The ENN solution is to issue short-term tax-exempt bonds equal to 50 percent of a project’s eligible basis plus land. If the project has a scheduled two-year construction period, the team will structure the bonds with a three-year maturity date to allow for possible delays. Two funds are then established under the bond trust indenture—a “project fund,” in which all the tax-exempt bond proceeds are deposited, and a “collateral fund,” in which FHA loan advances or proceeds from a taxable loan sale to Fannie or Freddie are deposited.
“As the taxable FHA mortgage loan or the taxable Fannie or Freddie loan proceeds, and possibly other funds, are paid in, instead of spending those monies directly to cover project costs, the monies are deposited into a collateral fund under our short-term bond indenture, and the trustee simultaneously disburses an equal amount of tax-exempt bond proceeds out of the project fund, which are used by the borrower to pay qualified project costs,” Norris says.
The monies taken out to pay the costs are tax-exempt bond proceeds, so they qualify toward meeting the 50 percent rule.
“As we draw down the bond proceeds, we’re filling up the collateral fund,” Norris says. That allows the team to obtain a AA+ rating on the short-term bonds from Standard & Poor’s.

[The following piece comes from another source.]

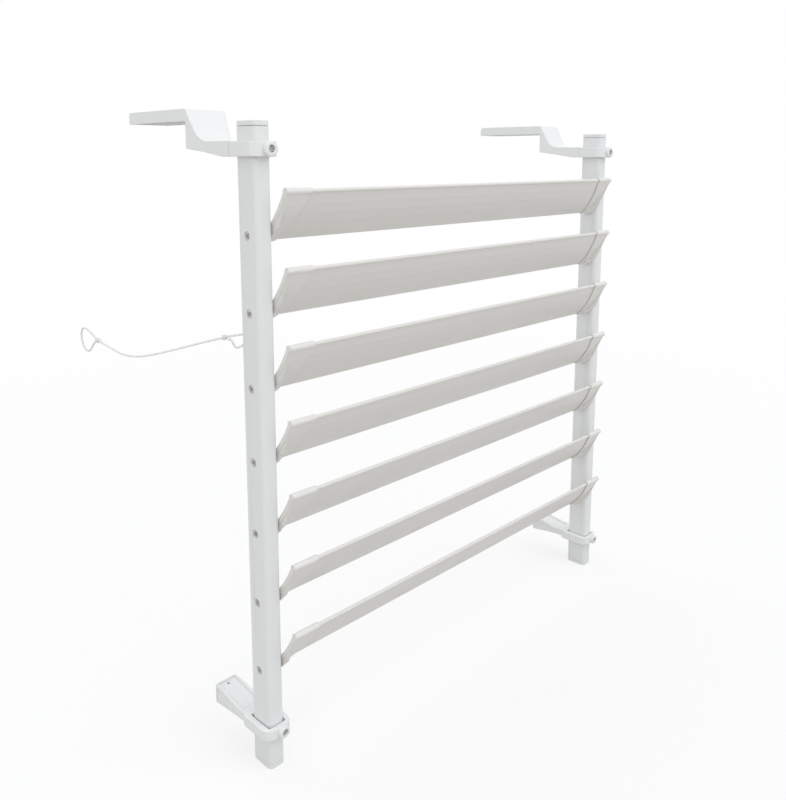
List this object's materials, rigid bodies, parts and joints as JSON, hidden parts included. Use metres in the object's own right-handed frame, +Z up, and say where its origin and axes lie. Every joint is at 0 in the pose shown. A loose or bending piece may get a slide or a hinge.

Eventually, the project fund is emptied as the bond proceeds are spent, and the collateral fund becomes full. Once the construction or rehab is completed and a project is placed in service, money from the collateral fund is used to redeem the bonds. The taxable debt, including possible subordinate loans that are often used in affordable housing deals, remains the only debt outstanding.
The structure doesn’t add any net proceeds to the deal, but it results in the money being spent in a way that satisfies LIHTC program and tax-exempt bond rules. It also obtains a lower all-in borrowing rate and, on new-construction FHA deals, dramatically reduces negative arbitrage, says Norris.